Read by Richard Burton in a manner that truly does justice to the virtuosity to the love poems of England’s most outstanding Metaphysical poet, bending both meaning and sound to the service of the Metaphysical conceit.
Donne's poetry embraces a wide range of secular and religious subjects. He wrote cynical verse about inconstancy, poems about true love, Neoplatonic lyrics on the mystical union of lovers' souls and bodies and brilliant satires and hymns depicting his own spiritual struggles.
Whatever the subject, Donne's poems reveal the same characteristics that typified the work of the metaphysical poets: dazzling wordplay, often explicitly sexual; paradox; subtle argumentation; surprising contrasts; intricate psychological analysis; and striking imagery selected from nontraditional areas such as law, physiology, scholastic philosophy, and mathematics.

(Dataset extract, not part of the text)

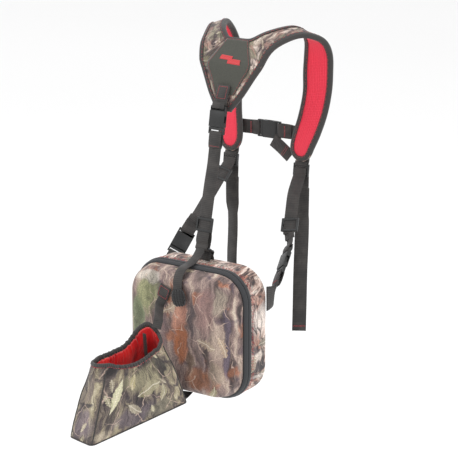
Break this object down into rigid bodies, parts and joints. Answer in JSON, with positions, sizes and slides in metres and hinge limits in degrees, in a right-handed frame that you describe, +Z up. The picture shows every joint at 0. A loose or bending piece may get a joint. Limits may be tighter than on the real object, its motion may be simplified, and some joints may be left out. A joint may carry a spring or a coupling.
{
  "type": "harness pack",
  "caption": "Moulded zipped pack on a padded four-point shoulder harness, with side-release buckles, adjusters and a tapered boot pocket hanging in front of its lid.",
  "frame": {"origin": "centre of the pack's rear face, which lies against the wearer", "axes": "+Z up, +Y out of the pack's rear face towards the wearer, the zipped lid faces -Y, +X to the right seen from the lid side"},
  "size_m": [0.253, 0.5194, 0.6409],
  "materials": {
    "camo_fabric": "printed woven polyester",
    "red_mesh": "air mesh",
    "red_satin": "satin lining",
    "webbing": "woven webbing",
    "plastic": "fine moulded texture",
    "metal": "black coated",
    "zipper": "zipper tape and coil",
    "patch": "woven patch",
    "dark_lining": "knitted lining"
  },
  "bodies": {
    "harness": {"centre_strap": "webbing", "chest_buckle_male": "plastic", "chest_strap_left": "webbing", "chest_strap_right": "webbing", "haul_tab": "webbing", "ladder_lock_left": "plastic", "ladder_lock_right": "plastic", "lid_hinge": "webbing", "pack_back_panel": "dark_lining", "pack_rear_lining": "dark_lining", "pack_rear_shell": "camo_fabric", "pack_ring": "metal", "pad_mesh_left": "red_mesh", "pad_mesh_right": "red_mesh", "pad_shell_left": "camo_fabric", "pad_shell_right": "camo_fabric", "pad_tab_left": "webbing", "pad_tab_right": "webbing", "side_buckle_female_left": "plastic", "side_buckle_female_right": "plastic", "side_strap_left": "webbing", "side_strap_right": "webbing", "wing_tab_left": "webbing", "wing_tab_right": "webbing", "yoke_buckle_female": "plastic", "yoke_mesh": "red_mesh", "yoke_patch": "patch", "yoke_shell": "camo_fabric", "yoke_tab": "webbing", "zipper_rear": "zipper"},
    "lid": {"zipper_lid": "zipper", "lid_shell": "camo_fabric", "lid_lining": "dark_lining", "lid_strap": "webbing", "strap_keeper": "webbing", "strap_roll": "webbing", "boot_hanger": "webbing", "boot_anchor": "webbing"},
    "boot": {"boot_shell": "camo_fabric", "boot_lining": "red_satin", "boot_binding": "webbing", "boot_base": "camo_fabric", "boot_piping": "webbing"},
    "upper_slider": {"zip_slider_upper": "metal"},
    "upper_pull": {"zip_pull_upper": "plastic"},
    "lower_slider": {"zip_slider_lower": "metal"},
    "lower_pull": {"zip_pull_lower": "plastic"},
    "yoke_plug": {"yoke_buckle_male": "plastic", "yoke_buckle_fold": "webbing"},
    "chest_socket": {"chest_buckle_female": "plastic", "chest_buckle_fold": "webbing"},
    "side_plug_right": {"side_buckle_male_right": "plastic", "side_buckle_fold_right": "webbing"},
    "side_plug_left": {"side_buckle_male_left": "plastic", "side_buckle_fold_left": "webbing"},
    "centre_adjuster": {"centre_glide": "plastic"},
    "side_adjuster_right": {"side_glide_right": "plastic"},
    "side_adjuster_left": {"side_glide_left": "plastic"},
    "tail_right": {"strap_tail_right": "webbing"},
    "tail_left": {"strap_tail_left": "webbing"}
  },
  "joints": [
    {"name": "lid_hinge_turn", "type": "hinge", "parent": "harness", "child": "lid", "pos_m": [0, -0.061, -0.1125], "axis": [1, 0, 0], "range_deg": [0, 95]},
    {"name": "boot_swing", "type": "hinge", "parent": "lid", "child": "boot", "pos_m": [0.003, -0.086, -0.08], "axis": [-0.0183, -0.1832, 0.9829], "range_deg": [-24, 18]},
    {"name": "upper_slider_travel", "type": "slide", "parent": "harness", "child": "upper_slider", "axis": [0, 0, 1], "range_m": [0, 0.03]},
    {"name": "upper_pull_swing", "type": "hinge", "parent": "upper_slider", "child": "upper_pull", "pos_m": [-0.1201, -0.06095, 0.0222], "axis": [0, 1, 0], "range_deg": [0, 112]},
    {"name": "lower_slider_travel", "type": "slide", "parent": "harness", "child": "lower_slider", "axis": [0, 0, -1], "range_m": [0, 0.04]},
    {"name": "lower_pull_swing", "type": "hinge", "parent": "lower_slider", "child": "lower_pull", "pos_m": [-0.1201, -0.06095, -0.0098], "axis": [0, 1, 0], "range_deg": [0, 112]},
    {"name": "yoke_buckle_release", "type": "slide", "parent": "harness", "child": "yoke_plug", "axis": [0, -0.1701, -0.9854], "range_m": [0, 0.02]},
    {"name": "chest_buckle_release", "type": "slide", "parent": "harness", "child": "chest_socket", "axis": [1, 0, 0], "range_m": [0, 0.018]},
    {"name": "side_buckle_release_right", "type": "slide", "parent": "harness", "child": "side_plug_right", "axis": [0.1, -0.6651, -0.7401], "range_m": [0, 0.02]},
    {"name": "side_buckle_release_left", "type": "slide", "parent": "harness", "child": "side_plug_left", "axis": [-0.1, -0.6651, -0.7401], "range_m": [0, 0.02]},
    {"name": "centre_adjuster_slide", "type": "slide", "parent": "harness", "child": "centre_adjuster", "axis": [0, 0.228, 0.9737], "range_m": [0, 0.045]},
    {"name": "side_adjuster_slide_right", "type": "slide", "parent": "harness", "child": "side_adjuster_right", "axis": [-0.1849, 0.4701, 0.863], "range_m": [0, 0.035]},
    {"name": "side_adjuster_slide_left", "type": "slide", "parent": "harness", "child": "side_adjuster_left", "axis": [0.1934, 0.5903, 0.7837], "range_m": [-0.04, 0]},
    {"name": "tail_swing_right", "type": "hinge", "parent": "harness", "child": "tail_right", "pos_m": [0.075, 0.1658, 0.246], "axis": [1, 0, 0], "range_deg": [-10, 30]},
    {"name": "tail_swing_left", "type": "hinge", "parent": "harness", "child": "tail_left", "pos_m": [-0.075, 0.1658, 0.246], "axis": [1, 0, 0], "range_deg": [-10, 30]}
  ]
}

Expertly recited by Richard Burton, John Donne’s love poetry stands alone as one of England’s greatest ever love poets.
About the author
John Donne was born in London in 1572 to a prominent Roman Catholic family, but converted the Anglicanism during the 1590s. After entering the University of Oxford aged 11 and the University of Cambridge at aged 14, during which time he took no degree examinations, he became a priest of the Anglican Church, attaining eminence as a preacher, delivering sermons that are regarded as the most brilliant and eloquent of his time. His poetry embraces both secular and religious subjects, and has earned him the distinction of one of Britain's most famous poets of all time and the quintessential Metaphysical poet of English literature.